Again, prior to people bringing this in and attacking Daeger, modern terrorism wasn't part of the conversation. We can actually point to Catholics doing it - the IRA. Yes, adherents will do desperate things that they want to justify, but if it isn't justifiable in their philosophy, then the philosophy isn't responsible.
If the first thing that happens when someone starts a topic of conversation that isn't popular, but isn't explicitly hateful, is just shout bigot at them, then there isn't a chance that we can actually get a greater understanding of the topic at hand. Yeah, when Cueg called him a bigot, Draeger defended himself with what he knew - his ignorance is not bigotry. He hasn't refused to entertain ideas, he hasn't been intolerant of other peoples opinions, other than the idea that he is a bigot, he is intolerant of that idea. He's been ignorant as most are when it comes to thoughts and ideas that we never discuss. Which will not change if people fall into this trap every time.
At the moment, we're at risk of breaking, or have broken the first three rules on the forum
1) Provide a civil environment for talking about alternate - considering that being accused of being a bigot (without immediate justification) isn't exactly good manners, that rule has been explicitly broken when trying to do so about this part of history.

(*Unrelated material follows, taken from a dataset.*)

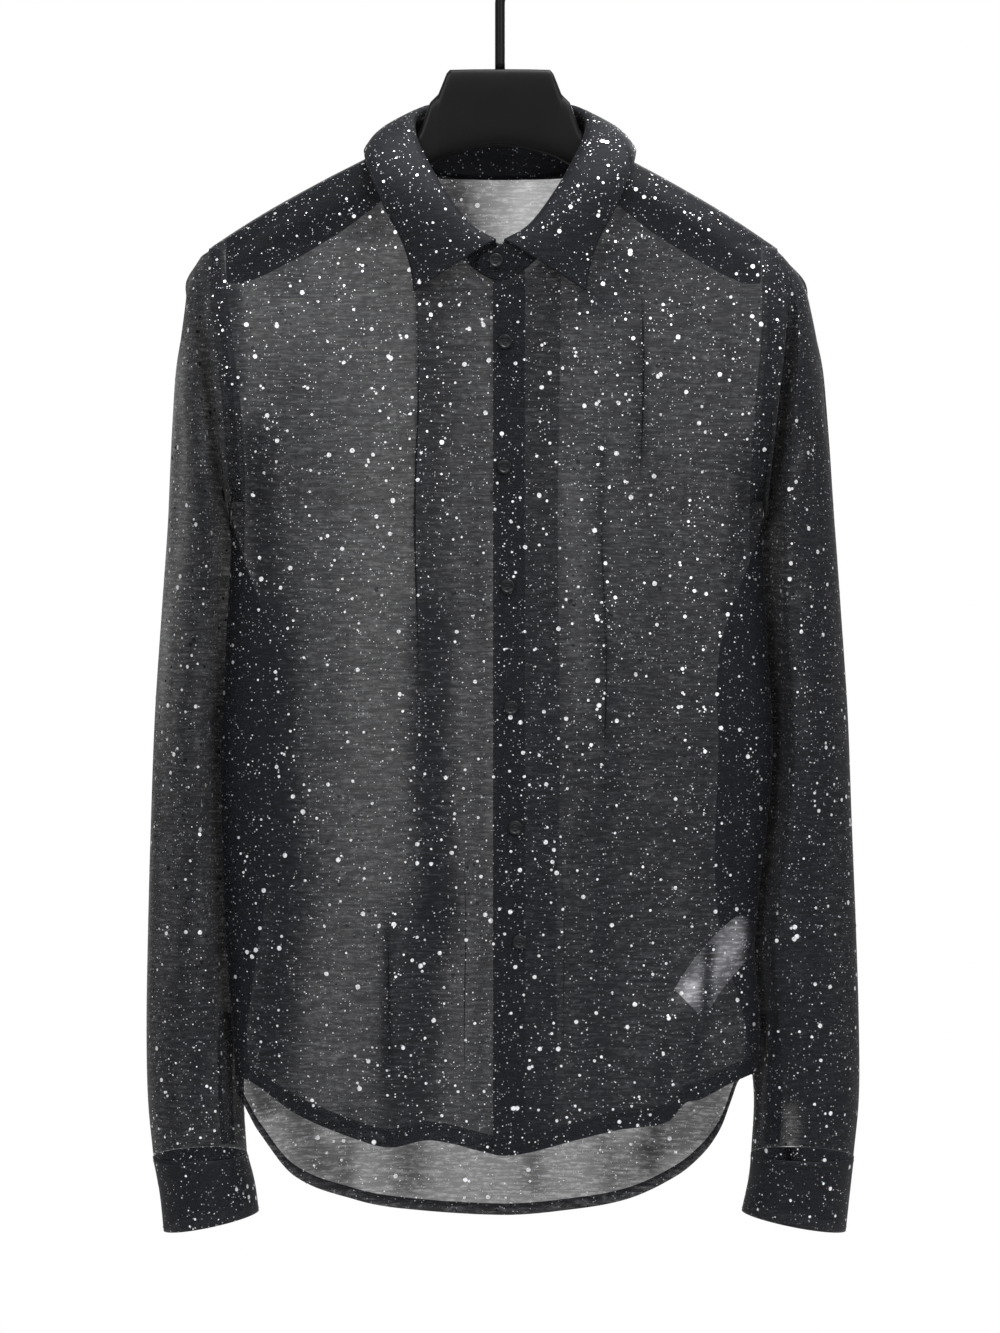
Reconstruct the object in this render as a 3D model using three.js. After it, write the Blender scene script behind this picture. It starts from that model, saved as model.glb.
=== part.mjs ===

At least from my perspective.
2) Allow the discussion of any subject that wouldn't lead to the board being overrun by nuts and other wackos. This isn't conspiracy theory, Holocause Denial, etc.
3) It's not what you say, it's how you say it - this literally lists that religious discussion is not sacred ground. Saying something wrong, factually incorrect, is part of the discussion.
Now come on people, frankly, from what I've seen of the rules, Draeger hasn't broken any, although others explicitly have without even a second glance.